Inflation will remain low whilst the entire world goes through it massive "stock clearance sale" Everything we over produced during the good times sits in fields and warehouses. It was destined to be sold to a man with a credit card or indeed a household who could simply draw money out of there ever increasing assets to fund purchase.
What happens next?
house prices will drift 40% off peak 2007 prices. This is due to rising unemployment and the inevitable distressed sale that follows. Bottom for house prices will be Mid 2011.
At about this time Inflation begins to rise, due to restricted supply of goods, the rising cost of oil and QE. Interest rates will be held low for as long as possible, but there will be a time when savers take their money out of the banks, in an attempt to put money into assets and commodities which are rising with inflation.

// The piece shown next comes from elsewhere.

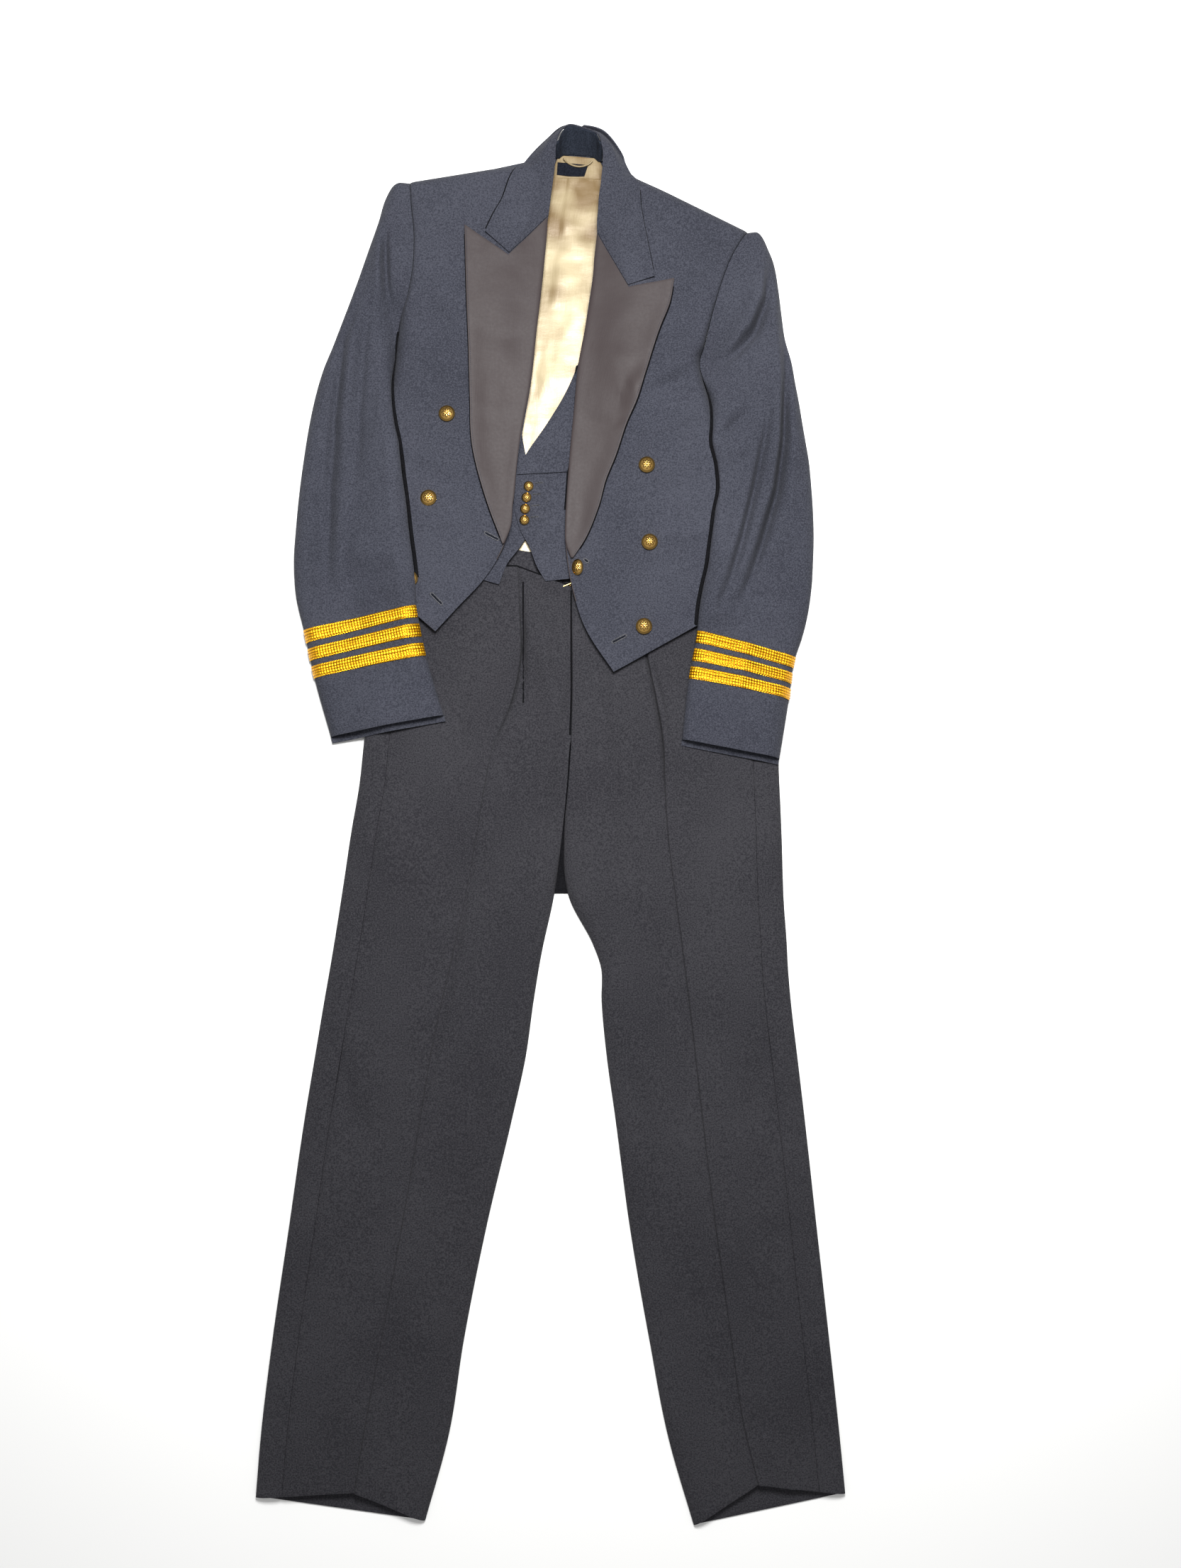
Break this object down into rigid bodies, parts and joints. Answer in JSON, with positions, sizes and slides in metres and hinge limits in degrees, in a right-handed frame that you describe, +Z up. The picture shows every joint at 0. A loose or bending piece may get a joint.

It will be a trickle at first, but when it becomes apparent assets and commodities are rising fast, the cash will flood out of the banks. The BofE will have to raise rates to slow the money flow. As cash from savers accounts leave the banks, It will make the credit crunch worse as this will restrict lending further. Less money in the banks = less money to lend. QE will be used to bridge funding gap, however, this just adds more fuel to the inflation fire.
It is quite likely house will recover there peak prices in a space of 3 years from the bottom of the market, as House prices will track wage inflation. A Mondeo will probably cost £40K
My advice is to get your cash out of the bank and into assets and commodities. In the case of property, you should buy a BTL when the yield is at least 8% ( These types of yields were easily achievable for the average BTL at the end of last recession 93\94). Secondly put your tenant on a maximum 6 months tenancy agreement. You will need to put rent up every 6 months to keep pace with inflation,
To summarize, inflation will take off when house prices have bottomed.